Synthesis, characterization, and application of nanoporous carbon membranes

Inorganic membranes offer significant potential advantages over polymer membranes, but only if they can be fabricated readily and reproducibly. Zeolites, sol-gels and nanoporous carbons are each being investigated for this purpose. Membrane synthesis and fabrication have proven to be critical problems with each of these materials because continuous defect-free films are difficult to achieve. This work has sought to avoid this problem by forming nanoporous carbon layers on an underlying support such as porous sintered metal, to provide the necessary mechanical strength.
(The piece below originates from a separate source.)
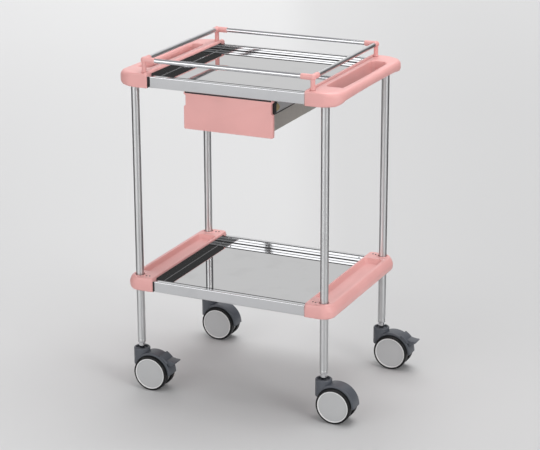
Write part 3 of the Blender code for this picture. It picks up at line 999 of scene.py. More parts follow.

These materials are more robust, and display good selectivities, but ease of fabrication and reproducibility remained a challenge.; The deposition of the polymeric carbon precursor and pyrolysis are two key steps in fabrication that must be precisely controlled in order to produce thin continuous films consistently. This thesis describes a new technique using ultrasonic deposition for applying thin, uniform layers of polyfurfuryl alcohol to porous stainless steel tubes. After pyrolysis, films deposited in this way resulted in the formation of the first tubular, crack-free nanoporous carbon membranes. These supported nanoporous carbon membranes show unprecedented size and shape selectivities, even among very small molecules such as oxygen and nitrogen which have similar dimensions. Microscopy and porosimetry were used extensively to characterize carbon film properties and pore size distribution. Mean pore size was centered round an average of 0.45 to 0.50 nm, which is the size necessary to separate gases such as oxygen and nitrogen. Additives such as titanium dioxide, small pore high silica zeolites, and polyethylene glycol were added to the polyfurfuryl alcohol precursor for modification of the carbon film to increase selectivity and flux. Alternative high energy heating sources such as a continuous carbon dioxide laser were also investigated for reducing the time necessary to manufacture these thin supported carbon films.; Continuous separation of oxygen from air, para-xylene from xylene isomers, nitrogen and carbon dioxide removal from natural gas, and hydrogen from hydrogen chloride have all been demonstrated.